# SUPPLIED MATERIAL:
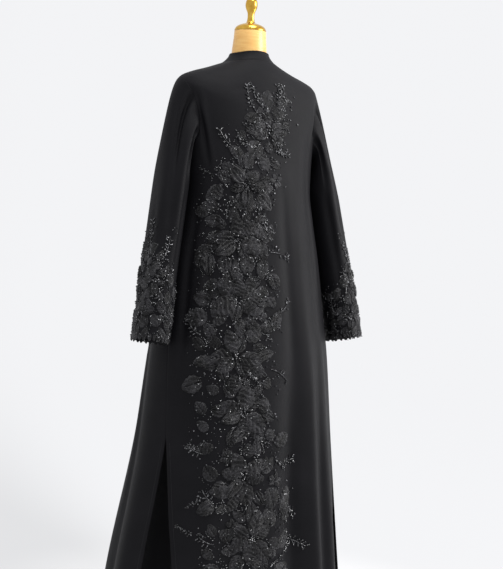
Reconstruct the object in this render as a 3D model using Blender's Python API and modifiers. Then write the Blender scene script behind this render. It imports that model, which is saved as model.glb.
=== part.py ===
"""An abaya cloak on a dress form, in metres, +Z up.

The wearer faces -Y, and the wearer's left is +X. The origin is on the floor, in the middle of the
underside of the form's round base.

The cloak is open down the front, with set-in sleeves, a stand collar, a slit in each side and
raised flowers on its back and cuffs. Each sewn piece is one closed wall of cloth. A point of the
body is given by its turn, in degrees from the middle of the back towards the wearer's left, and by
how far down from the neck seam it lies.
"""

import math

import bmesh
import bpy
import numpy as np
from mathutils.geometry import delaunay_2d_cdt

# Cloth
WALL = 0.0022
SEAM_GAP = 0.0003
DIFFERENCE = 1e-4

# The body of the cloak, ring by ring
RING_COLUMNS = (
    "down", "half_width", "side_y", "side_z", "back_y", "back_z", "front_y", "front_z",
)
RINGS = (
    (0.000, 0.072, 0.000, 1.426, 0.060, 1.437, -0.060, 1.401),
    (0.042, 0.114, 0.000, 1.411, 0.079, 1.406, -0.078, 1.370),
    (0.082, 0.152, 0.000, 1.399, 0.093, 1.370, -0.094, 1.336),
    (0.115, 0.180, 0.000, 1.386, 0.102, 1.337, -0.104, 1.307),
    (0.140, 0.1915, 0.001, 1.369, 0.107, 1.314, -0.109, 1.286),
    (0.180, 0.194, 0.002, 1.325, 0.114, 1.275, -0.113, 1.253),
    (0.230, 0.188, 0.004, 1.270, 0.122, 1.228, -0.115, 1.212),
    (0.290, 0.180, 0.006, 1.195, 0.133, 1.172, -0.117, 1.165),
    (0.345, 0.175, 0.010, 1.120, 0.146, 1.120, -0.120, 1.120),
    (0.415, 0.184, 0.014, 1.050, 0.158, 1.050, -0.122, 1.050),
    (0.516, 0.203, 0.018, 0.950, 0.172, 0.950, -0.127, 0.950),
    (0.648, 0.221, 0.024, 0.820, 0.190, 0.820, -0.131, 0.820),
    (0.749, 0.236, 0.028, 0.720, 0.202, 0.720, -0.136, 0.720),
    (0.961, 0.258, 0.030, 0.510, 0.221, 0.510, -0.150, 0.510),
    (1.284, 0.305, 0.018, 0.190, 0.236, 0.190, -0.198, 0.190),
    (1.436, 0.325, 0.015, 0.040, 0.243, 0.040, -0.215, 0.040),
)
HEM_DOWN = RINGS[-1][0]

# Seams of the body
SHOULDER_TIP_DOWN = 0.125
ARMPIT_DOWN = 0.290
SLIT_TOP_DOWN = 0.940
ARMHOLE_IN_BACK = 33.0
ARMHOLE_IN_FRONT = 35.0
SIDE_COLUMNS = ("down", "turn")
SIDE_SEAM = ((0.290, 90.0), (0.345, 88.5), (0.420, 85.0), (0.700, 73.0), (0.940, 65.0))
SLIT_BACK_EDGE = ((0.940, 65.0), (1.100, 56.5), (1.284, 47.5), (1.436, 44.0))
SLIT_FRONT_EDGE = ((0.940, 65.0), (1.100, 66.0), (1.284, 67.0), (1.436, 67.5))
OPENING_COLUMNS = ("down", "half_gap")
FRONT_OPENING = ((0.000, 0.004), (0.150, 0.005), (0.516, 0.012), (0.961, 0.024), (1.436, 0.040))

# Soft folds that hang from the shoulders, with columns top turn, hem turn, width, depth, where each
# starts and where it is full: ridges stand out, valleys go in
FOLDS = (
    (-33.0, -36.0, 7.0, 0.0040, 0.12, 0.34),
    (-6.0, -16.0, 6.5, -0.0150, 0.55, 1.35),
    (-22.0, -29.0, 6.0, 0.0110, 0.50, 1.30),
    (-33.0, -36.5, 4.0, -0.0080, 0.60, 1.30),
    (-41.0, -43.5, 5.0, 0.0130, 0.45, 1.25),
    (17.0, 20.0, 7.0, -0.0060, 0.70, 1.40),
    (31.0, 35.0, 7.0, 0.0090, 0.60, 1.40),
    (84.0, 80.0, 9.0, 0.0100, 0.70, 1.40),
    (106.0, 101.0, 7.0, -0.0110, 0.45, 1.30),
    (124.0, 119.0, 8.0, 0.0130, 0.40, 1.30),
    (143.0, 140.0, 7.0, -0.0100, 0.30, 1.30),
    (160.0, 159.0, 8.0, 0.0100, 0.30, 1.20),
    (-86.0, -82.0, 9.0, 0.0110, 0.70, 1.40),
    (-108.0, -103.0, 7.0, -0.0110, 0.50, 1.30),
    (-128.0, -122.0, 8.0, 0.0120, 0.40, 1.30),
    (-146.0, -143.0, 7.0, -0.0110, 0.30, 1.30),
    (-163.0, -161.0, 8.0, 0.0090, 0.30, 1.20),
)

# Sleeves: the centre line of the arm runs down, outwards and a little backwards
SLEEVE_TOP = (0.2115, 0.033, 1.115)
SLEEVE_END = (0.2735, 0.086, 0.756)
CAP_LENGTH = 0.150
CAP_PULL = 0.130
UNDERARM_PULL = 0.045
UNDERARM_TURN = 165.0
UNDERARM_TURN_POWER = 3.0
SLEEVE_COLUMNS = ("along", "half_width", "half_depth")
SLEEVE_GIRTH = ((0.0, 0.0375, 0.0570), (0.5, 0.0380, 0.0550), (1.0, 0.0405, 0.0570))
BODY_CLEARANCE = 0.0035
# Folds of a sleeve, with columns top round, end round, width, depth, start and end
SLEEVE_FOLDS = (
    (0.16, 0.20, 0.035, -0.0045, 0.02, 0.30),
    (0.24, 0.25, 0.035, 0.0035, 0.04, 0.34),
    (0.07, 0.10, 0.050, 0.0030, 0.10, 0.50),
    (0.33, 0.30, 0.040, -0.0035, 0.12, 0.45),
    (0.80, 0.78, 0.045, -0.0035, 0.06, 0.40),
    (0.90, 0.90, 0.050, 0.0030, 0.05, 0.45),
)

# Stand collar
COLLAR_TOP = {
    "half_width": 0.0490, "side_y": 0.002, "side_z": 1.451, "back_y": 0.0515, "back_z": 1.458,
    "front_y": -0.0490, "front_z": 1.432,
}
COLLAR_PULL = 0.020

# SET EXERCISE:
Everything in the listing above should be restated exactly.

# COMPLETED TASK:
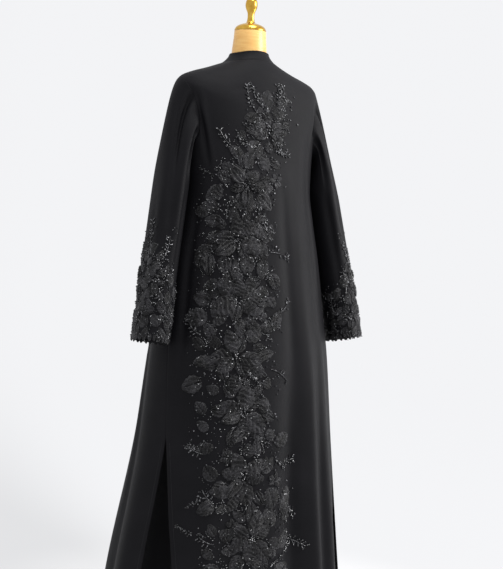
Reconstruct the object in this render as a 3D model using Blender's Python API and modifiers. Then write the Blender scene script behind this render. It imports that model, which is saved as model.glb.
=== part.py ===
"""An abaya cloak on a dress form, in metres, +Z up.

The wearer faces -Y, and the wearer's left is +X. The origin is on the floor, in the middle of the
underside of the form's round base.

The cloak is open down the front, with set-in sleeves, a stand collar, a slit in each side and
raised flowers on its back and cuffs. Each sewn piece is one closed wall of cloth. A point of the
body is given by its turn, in degrees from the middle of the back towards the wearer's left, and by
how far down from the neck seam it lies.
"""

import math

import bmesh
import bpy
import numpy as np
from mathutils.geometry import delaunay_2d_cdt

# Cloth
WALL = 0.0022
SEAM_GAP = 0.0003
DIFFERENCE = 1e-4

# The body of the cloak, ring by ring
RING_COLUMNS = (
    "down", "half_width", "side_y", "side_z", "back_y", "back_z", "front_y", "front_z",
)
RINGS = (
    (0.000, 0.072, 0.000, 1.426, 0.060, 1.437, -0.060, 1.401),
    (0.042, 0.114, 0.000, 1.411, 0.079, 1.406, -0.078, 1.370),
    (0.082, 0.152, 0.000, 1.399, 0.093, 1.370, -0.094, 1.336),
    (0.115, 0.180, 0.000, 1.386, 0.102, 1.337, -0.104, 1.307),
    (0.140, 0.1915, 0.001, 1.369, 0.107, 1.314, -0.109, 1.286),
    (0.180, 0.194, 0.002, 1.325, 0.114, 1.275, -0.113, 1.253),
    (0.230, 0.188, 0.004, 1.270, 0.122, 1.228, -0.115, 1.212),
    (0.290, 0.180, 0.006, 1.195, 0.133, 1.172, -0.117, 1.165),
    (0.345, 0.175, 0.010, 1.120, 0.146, 1.120, -0.120, 1.120),
    (0.415, 0.184, 0.014, 1.050, 0.158, 1.050, -0.122, 1.050),
    (0.516, 0.203, 0.018, 0.950, 0.172, 0.950, -0.127, 0.950),
    (0.648, 0.221, 0.024, 0.820, 0.190, 0.820, -0.131, 0.820),
    (0.749, 0.236, 0.028, 0.720, 0.202, 0.720, -0.136, 0.720),
    (0.961, 0.258, 0.030, 0.510, 0.221, 0.510, -0.150, 0.510),
    (1.284, 0.305, 0.018, 0.190, 0.236, 0.190, -0.198, 0.190),
    (1.436, 0.325, 0.015, 0.040, 0.243, 0.040, -0.215, 0.040),
)
HEM_DOWN = RINGS[-1][0]

# Seams of the body
SHOULDER_TIP_DOWN = 0.125
ARMPIT_DOWN = 0.290
SLIT_TOP_DOWN = 0.940
ARMHOLE_IN_BACK = 33.0
ARMHOLE_IN_FRONT = 35.0
SIDE_COLUMNS = ("down", "turn")
SIDE_SEAM = ((0.290, 90.0), (0.345, 88.5), (0.420, 85.0), (0.700, 73.0), (0.940, 65.0))
SLIT_BACK_EDGE = ((0.940, 65.0), (1.100, 56.5), (1.284, 47.5), (1.436, 44.0))
SLIT_FRONT_EDGE = ((0.940, 65.0), (1.100, 66.0), (1.284, 67.0), (1.436, 67.5))
OPENING_COLUMNS = ("down", "half_gap")
FRONT_OPENING = ((0.000, 0.004), (0.150, 0.005), (0.516, 0.012), (0.961, 0.024), (1.436, 0.040))

# Soft folds that hang from the shoulders, with columns top turn, hem turn, width, depth, where each
# starts and where it is full: ridges stand out, valleys go in
FOLDS = (
    (-33.0, -36.0, 7.0, 0.0040, 0.12, 0.34),
    (-6.0, -16.0, 6.5, -0.0150, 0.55, 1.35),
    (-22.0, -29.0, 6.0, 0.0110, 0.50, 1.30),
    (-33.0, -36.5, 4.0, -0.0080, 0.60, 1.30),
    (-41.0, -43.5, 5.0, 0.0130, 0.45, 1.25),
    (17.0, 20.0, 7.0, -0.0060, 0.70, 1.40),
    (31.0, 35.0, 7.0, 0.0090, 0.60, 1.40),
    (84.0, 80.0, 9.0, 0.0100, 0.70, 1.40),
    (106.0, 101.0, 7.0, -0.0110, 0.45, 1.30),
    (124.0, 119.0, 8.0, 0.0130, 0.40, 1.30),
    (143.0, 140.0, 7.0, -0.0100, 0.30, 1.30),
    (160.0, 159.0, 8.0, 0.0100, 0.30, 1.20),
    (-86.0, -82.0, 9.0, 0.0110, 0.70, 1.40),
    (-108.0, -103.0, 7.0, -0.0110, 0.50, 1.30),
    (-128.0, -122.0, 8.0, 0.0120, 0.40, 1.30),
    (-146.0, -143.0, 7.0, -0.0110, 0.30, 1.30),
    (-163.0, -161.0, 8.0, 0.0090, 0.30, 1.20),
)

# Sleeves: the centre line of the arm runs down, outwards and a little backwards
SLEEVE_TOP = (0.2115, 0.033, 1.115)
SLEEVE_END = (0.2735, 0.086, 0.756)
CAP_LENGTH = 0.150
CAP_PULL = 0.130
UNDERARM_PULL = 0.045
UNDERARM_TURN = 165.0
UNDERARM_TURN_POWER = 3.0
SLEEVE_COLUMNS = ("along", "half_width", "half_depth")
SLEEVE_GIRTH = ((0.0, 0.0375, 0.0570), (0.5, 0.0380, 0.0550), (1.0, 0.0405, 0.0570))
BODY_CLEARANCE = 0.0035
# Folds of a sleeve, with columns top round, end round, width, depth, start and end
SLEEVE_FOLDS = (
    (0.16, 0.20, 0.035, -0.0045, 0.02, 0.30),
    (0.24, 0.25, 0.035, 0.0035, 0.04, 0.34),
    (0.07, 0.10, 0.050, 0.0030, 0.10, 0.50),
    (0.33, 0.30, 0.040, -0.0035, 0.12, 0.45),
    (0.80, 0.78, 0.045, -0.0035, 0.06, 0.40),
    (0.90, 0.90, 0.050, 0.0030, 0.05, 0.45),
)

# Stand collar
COLLAR_TOP = {
    "half_width": 0.0490, "side_y": 0.002, "side_z": 1.451, "back_y": 0.0515, "back_z": 1.458,
    "front_y": -0.0490, "front_z": 1.432,
}
COLLAR_PULL = 0.020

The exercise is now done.